# [Direction]
Transcribe word for word only the span whose first line is the one with "zip(*points))), Vector(map(max, zip(*points)))" and whose last line is the one with "CLIP_FAR = 20"; both of those lines belong to it.
** START OF Recorded information **
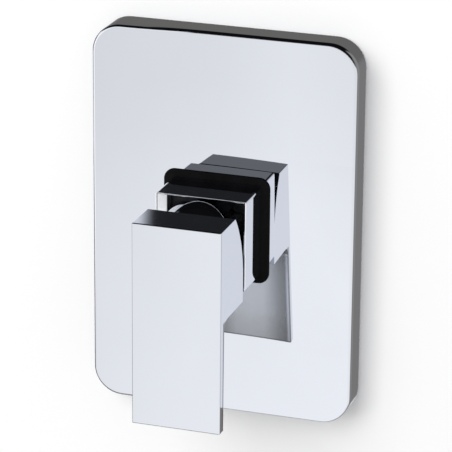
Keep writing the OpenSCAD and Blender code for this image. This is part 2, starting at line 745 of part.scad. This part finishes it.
// Cartridge bore, nut thread, ring grooves and peg holes
module neck_bores() {
    out_of_wall(seat) cylinder(r = cart_r + neck_clear, h = neck_front - seat + 1);
    out_of_wall(pivot - cart_shoulder - nut_relief)
        cylinder(r = nut_r, h = cart_shoulder + nut_relief - neck_set_back + 1);
    out_of_wall(pivot - cap_ring_back) ring(cap_ring_in, neck_r + 1, -cap_ring_groove, cap_ring_groove);
    out_of_wall() ring(clip_in_r, neck_r + 1, clip_back, clip_back + clip_t);
    for (p = base_pegs) out_of_wall(seat - base_peg_len - peg_room)
        translate([p[0], p[1], 0]) cylinder(r = base_peg_r + peg_clear, h = base_peg_len + peg_room + 1);
}

// Hot and cold inlets at the sides, mixed-water outlets above and below
module waterways() {
    drill_end = chamber_r / 2 - pipe_depth;
    for (x = [-1, 1]) {
        translate([x * port_x, pipe_depth, 0]) rotate([0, x * 90, 0])
            cylinder(r = chamber_r, h = inlet_reach - port_x + 1);
        translate([x * (inlet_reach - socket_depth), pipe_depth, 0]) rotate([0, x * 90, 0])
            cylinder(r = socket_r, h = socket_depth + 1);
        out_of_wall(drill_end) translate([x * port_x, -port_drop, 0])
            cylinder(r = port_r, h = seat - drill_end + 1);
    }
    out_of_wall(-pipe_depth) translate([0, port_rise, 0]) cylinder(r = port_r, h = seat + pipe_depth + 1);
    translate([0, pipe_depth, -outlet_down + 1]) cylinder(r = waterway_r, h = outlet_up + outlet_down - 2);
    translate([0, pipe_depth, outlet_up - socket_depth]) cylinder(r = socket_r, h = socket_depth + 1);
    translate([0, pipe_depth, -outlet_down - 1]) cylinder(r = socket_r, h = socket_depth + 1);
}

// Plug with a hexagon head in the unused lower outlet
module outlet_plug() {
    face = -outlet_down - washer_t;
    color("peru") translate([0, pipe_depth, 0]) {
        translate([0, 0, face]) cylinder(r = socket_r, h = outlet_plug_len + washer_t);
        translate([0, 0, face - outlet_plug_head])
            cylinder(d = outlet_plug_af / cos(30), h = outlet_plug_head, $fn = 6);
    }
}

module outlet_plug_washer() {
    color("darkred") translate([0, pipe_depth, 0])
        ring(socket_r, socket_r + washer_w, -outlet_down - washer_t, -outlet_down);
}

faceplate();
wall_seal();
sleeve_gasket();
square_sleeve();
sleeve_carrier();
sleeve_grip_ring();
carrier_snap_ring();
ball_cap();
cap_ring();
lever_handle();
lever_grub_screw();
screw_hole_plug();
retaining_nut();
cartridge_housing();
spindle_carrier();
pivot_pin();
spindle();
disc_driver();
moving_disc();
fixed_disc();
cartridge_base();
port_seals();
valve_body();
outlet_plug();
outlet_plug_washer();
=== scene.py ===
# Looks of the concealed shower mixer: finishes, wall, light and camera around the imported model

import math

import bpy
from mathutils import Matrix, Vector


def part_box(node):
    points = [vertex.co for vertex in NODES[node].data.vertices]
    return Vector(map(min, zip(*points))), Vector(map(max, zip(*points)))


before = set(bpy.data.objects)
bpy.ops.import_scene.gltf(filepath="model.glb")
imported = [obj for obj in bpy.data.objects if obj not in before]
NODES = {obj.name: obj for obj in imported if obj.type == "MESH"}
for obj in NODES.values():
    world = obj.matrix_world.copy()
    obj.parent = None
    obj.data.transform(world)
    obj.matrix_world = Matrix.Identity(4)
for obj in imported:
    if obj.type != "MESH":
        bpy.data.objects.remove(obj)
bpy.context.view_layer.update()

MM = 0.001


# Camera, fitted to the photograph: degrees, millimetres and pixels

PHOTO_SIDE = 452
CAM_AZIMUTH = 18.161
CAM_ELEVATION = 19.625
CAM_ROLL = 0.513
CAM_AIM = (4.306, -16.0, 0.37)
CAM_DISTANCE = 1276.6
CAM_FOCAL_PX = 2910.0
SENSOR_MM = 36.0
CLIP_NEAR = 0.05
CLIP_FAR = 20


def make_camera():
    a, e, r = (math.radians(v) for v in (CAM_AZIMUTH, CAM_ELEVATION, CAM_ROLL))
    back = Vector((math.sin(a) * math.cos(e), -math.cos(a) * math.cos(e), math.sin(e)))
    level = Vector((math.cos(a), math.sin(a), 0))
    over = back.cross(level)
    right = level * math.cos(r) + over * math.sin(r)
    up = over * math.cos(r) - level * math.sin(r)
    data = bpy.data.cameras.new("camera")
    data.sensor_width = SENSOR_MM
    data.lens = CAM_FOCAL_PX / PHOTO_SIDE * SENSOR_MM
    data.clip_start = CLIP_NEAR
    data.clip_end = CLIP_FAR
    cam = bpy.data.objects.new("camera", data)
    place = (Vector(CAM_AIM) + back * CAM_DISTANCE) * MM
    cam.matrix_world = Matrix.Translation(place) @ Matrix((right, up, back)).transposed().to_4x4()
    bpy.context.scene.collection.objects.link(cam)
    bpy.context.scene.camera = cam


# Node trees, of the materials and of the world


class Tree:
    """A node tree and short ways to add nodes to it. A value is a socket, or a constant."""

    def __init__(self, tree):
        self.nodes = tree.nodes
        self.links = tree.links

    def node(self, kind, **settings):
        made = self.nodes.new(kind)
        for key, value in settings.items():
            setattr(made, key, value)
        return made

    def feed(self, socket, value):
        """Link a socket's value, or set a number or a colour."""
        if isinstance(value, (int, float)):
            socket.default_value = value
        elif isinstance(value, tuple):
            socket.default_value = (*value, 1)
        else:
            self.links.new(value, socket)

    def math(self, operation, *values):
        made = self.node("ShaderNodeMath", operation=operation)
        for socket, value in zip(made.inputs, values):
            self.feed(socket, value)
        return made.outputs["Value"]

    def times(self, first, *others):
        for other in others:
            first = self.math("MULTIPLY", first, other)
        return first

    def mix(self, factor, first, second):
        made = self.node("ShaderNodeMix", data_type="RGBA")
        self.feed(made.inputs["Factor"], factor)
        self.feed(made.inputs[6], first)
        self.feed(made.inputs[7], second)
        return made.outputs[2]

    def range(self, value, low, high, start=0.0, end=1.0, kind="LINEAR"):
        """low where the value is at start, high where it is at end, and held beyond both."""
        made = self.node("ShaderNodeMapRange", interpolation_type=kind)
        for socket, limit in (("From Min", start), ("From Max", end), ("To Min", low), ("To Max", high)):
            made.inputs[socket].default_value = limit
        self.feed(made.inputs["Value"], value)
        return made.outputs["Result"]

    def ramp(self, factor, stops):
        """Colours, or grey tones, at stops between 0 and 1."""
        made = self.node("ShaderNodeValToRGB")
        elements = made.color_ramp.elements
        while len(elements) < len(stops):
            elements.new(0.5)
        for element, (at, tone) in zip(elements, stops):
            element.position = at
            element.color = (*tone, 1) if isinstance(tone, tuple) else (tone, tone, tone, 1)
        self.feed(made.inputs["Fac"], factor)
        return made.outputs["Color"]


class Finish(Tree):
    """A material with one Principled surface. Its textures lie in object space, in metres."""

    def __init__(self, name, metallic=0.0, roughness=0.5):
        self.material = bpy.data.materials.new(name)
        self.material.use_nodes = True
        super().__init__(self.material.node_tree)
        self.surface = self.nodes["Principled BSDF"]
        self.set("Metallic", metallic)
        self.set("Roughness", roughness)
        self.place = self.node("ShaderNodeTexCoord").outputs["Object"]

    def set(self, socket, value):
        self.feed(self.surface.inputs[socket], value)

    def now(self, socket):
        """What feeds a socket of the surface so far."""
        return self.surface.inputs[socket].links[0].from_socket

    def axis(self, name):
        made = self.node("ShaderNodeSeparateXYZ")
        self.feed(made.inputs["Vector"], self.place)
        return made.outputs[name]

    def noise(self, scale, detail, roughness=0.5):
        made = self.node("ShaderNodeTexNoise")
        self.feed(made.inputs["Vector"], self.place)
        for socket, value in (("Scale", scale), ("Detail", detail), ("Roughness", roughness)):
            made.inputs[socket].default_value = value
        return made.outputs["Fac"]

    def cells(self, scale):
        made = self.node("ShaderNodeTexVoronoi")
        self.feed(made.inputs["Vector"], self.place)
        made.inputs["Scale"].default_value = scale
        return made.outputs["Distance"]

    def rings(self, scale, axis):
        """Feed marks of a lathe along an axis."""
        made = self.node("ShaderNodeTexWave", wave_type="BANDS", bands_direction=axis)
        self.feed(made.inputs["Vector"], self.place)
        for socket, value in (("Scale", scale), ("Distortion", 0.6), ("Detail", 2)):
            made.inputs[socket].default_value = value
        return made.outputs["Fac"]

    def mottle(self, factor, dark, light, start=0.3, end=0.7):
        """Surface colour between two near tones."""
        self.set("Base Color", self.ramp(factor, [(start, dark), (end, light)]))

    def bump(self, height, distance):
        """Relief of the given height in metres. A second one adds to the first."""
        made = self.node("ShaderNodeBump")
        made.inputs["Strength"].default_value = 1.0
        made.inputs["Distance"].default_value = distance
        self.feed(made.inputs["Height"], height)
        if self.surface.inputs["Normal"].links:
            self.feed(made.inputs["Normal"], self.now("Normal"))
        self.set("Normal", made.outputs["Normal"])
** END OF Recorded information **
# [Output of the task]
    return Vector(map(min, zip(*points))), Vector(map(max, zip(*points)))


before = set(bpy.data.objects)
bpy.ops.import_scene.gltf(filepath="model.glb")
imported = [obj for obj in bpy.data.objects if obj not in before]
NODES = {obj.name: obj for obj in imported if obj.type == "MESH"}
for obj in NODES.values():
    world = obj.matrix_world.copy()
    obj.parent = None
    obj.data.transform(world)
    obj.matrix_world = Matrix.Identity(4)
for obj in imported:
    if obj.type != "MESH":
        bpy.data.objects.remove(obj)
bpy.context.view_layer.update()

MM = 0.001


# Camera, fitted to the photograph: degrees, millimetres and pixels

PHOTO_SIDE = 452
CAM_AZIMUTH = 18.161
CAM_ELEVATION = 19.625
CAM_ROLL = 0.513
CAM_AIM = (4.306, -16.0, 0.37)
CAM_DISTANCE = 1276.6
CAM_FOCAL_PX = 2910.0
SENSOR_MM = 36.0
CLIP_NEAR = 0.05
CLIP_FAR = 20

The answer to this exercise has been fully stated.